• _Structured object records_
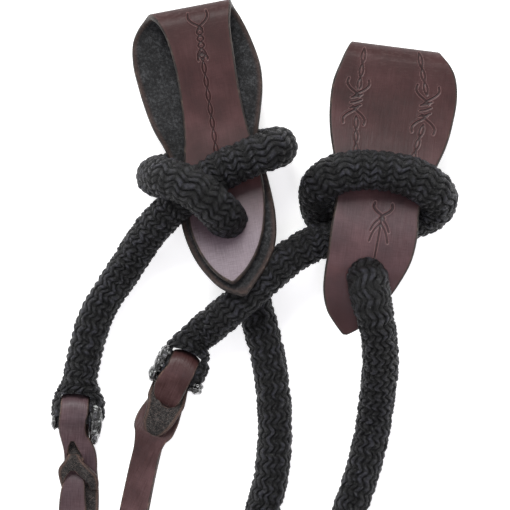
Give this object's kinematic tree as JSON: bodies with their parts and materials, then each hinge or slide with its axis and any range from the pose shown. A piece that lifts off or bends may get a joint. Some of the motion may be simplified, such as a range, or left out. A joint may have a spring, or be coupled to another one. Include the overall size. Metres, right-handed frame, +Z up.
{
  "type": "loop reins",
  "caption": "Braided rope loop reins with leather slobber straps hitched on at both ends and laced leather lashes on the rope's tails.",
  "frame": {"origin": "on the surface the reins lie on, under the middle of the box around the two straps and their hitches", "axes": "+Z up from the surface, +Y from the rein towards the bit loops of the straps, +X to the right seen from above"},
  "size_m": [0.2681, 0.4779, 0.0556],
  "materials": {
    "strap_leather": "smooth waxed bridle leather, dark burgundy brown, with a fuzzy dark flesh side",
    "rope": "coarse black solid braid, matt with a faint sheen on each strand",
    "sealed_rope": "heat-sealed rope end, glazed and partly clear where it has melted",
    "lash_leather": "supple oiled leather, dark burgundy brown, rough dark flesh side"
  },
  "bodies": {
    "reins": {"strap_left": "strap_leather", "strap_right": "strap_leather", "hitch_left": "rope", "hitch_right": "rope", "tail_left": "rope", "tail_right": "rope", "rein_left": "rope", "rein_right": "rope", "rein_coil": "rope", "rope_end_left": "sealed_rope", "rope_end_right": "sealed_rope"},
    "lash_left": {"lash_left": "lash_leather"},
    "lash_right": {"lash_right": "lash_leather"}
  },
  "joints": [
    {"name": "lash_left_swing", "type": "hinge", "parent": "reins", "child": "lash_left", "pos_m": [-0.0985, -0.1111, 0.008], "axis": [-0.9986, 0.0523, 0], "range_deg": [0, 85]},
    {"name": "lash_right_swing", "type": "hinge", "parent": "reins", "child": "lash_right", "pos_m": [-0.0516, -0.0913, 0.008], "axis": [-0.9171, 0.3987, 0], "range_deg": [0, 85]}
  ]
}
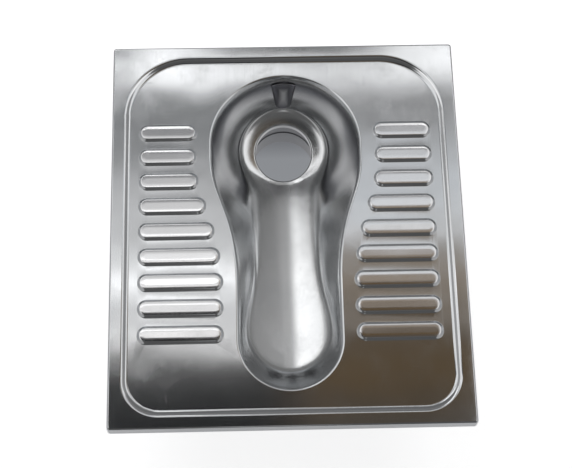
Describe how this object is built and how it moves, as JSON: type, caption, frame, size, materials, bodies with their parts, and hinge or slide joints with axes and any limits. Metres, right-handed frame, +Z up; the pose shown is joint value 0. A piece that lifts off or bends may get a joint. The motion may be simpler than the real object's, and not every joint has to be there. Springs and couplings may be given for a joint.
{
  "type": "squat toilet",
  "caption": "Stainless floor pan with a keyhole-shaped bowl between two ribbed treads, a flush hood at the rear and an outlet spigot below.",
  "frame": {"origin": "on the outlet's vertical axis, at the spigot's lower end", "axes": "+Z up; +Y to the rear, the way the flush inlet points and along the pan's length; +X to the right of a person who faces the rear"},
  "size_m": [0.52, 0.6, 0.195],
  "materials": {
    "brushed_stainless": "satin, brushed",
    "tube_stainless": "satin tube",
    "mill_stainless": "dull mill finish",
    "clip_steel": "bright stamped steel",
    "black_rubber": "matt moulded rubber",
    "damping_pad": "matt bitumen-rubber pad"
  },
  "bodies": {
    "root": {"deck_plate": "brushed_stainless", "bowl": "brushed_stainless", "flush_hood": "brushed_stainless", "inlet_pipe": "tube_stainless", "inlet_sleeve": "black_rubber", "inlet_clip": "clip_steel", "inlet_clip_screw": "clip_steel", "outlet_spigot": "tube_stainless", "outlet_seal": "black_rubber", "stiffener_left": "mill_stainless", "stiffener_right": "mill_stainless", "tread_pad_left": "damping_pad", "tread_pad_right": "damping_pad", "bowl_pad": "damping_pad", "anchor_front_left": "mill_stainless", "anchor_front_right": "mill_stainless", "anchor_middle_left": "mill_stainless", "anchor_middle_right": "mill_stainless", "anchor_rear_left": "mill_stainless", "anchor_rear_right": "mill_stainless", "earth_tag": "mill_stainless"}
  },
  "joints": []
}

• _WHAT THIS TASK INVOLVES_
Extract every line above that contains the word "each".

• _ANSWER TO THIS EXERCISE_
Give this object's kinematic tree as JSON: bodies with their parts and materials, then each hinge or slide with its axis and any range from the pose shown. A piece that lifts off or bends may get a joint. Some of the motion may be simplified, such as a range, or left out. A joint may have a spring, or be coupled to another one. Include the overall size. Metres, right-handed frame, +Z up.
    "rope": "coarse black solid braid, matt with a faint sheen on each strand",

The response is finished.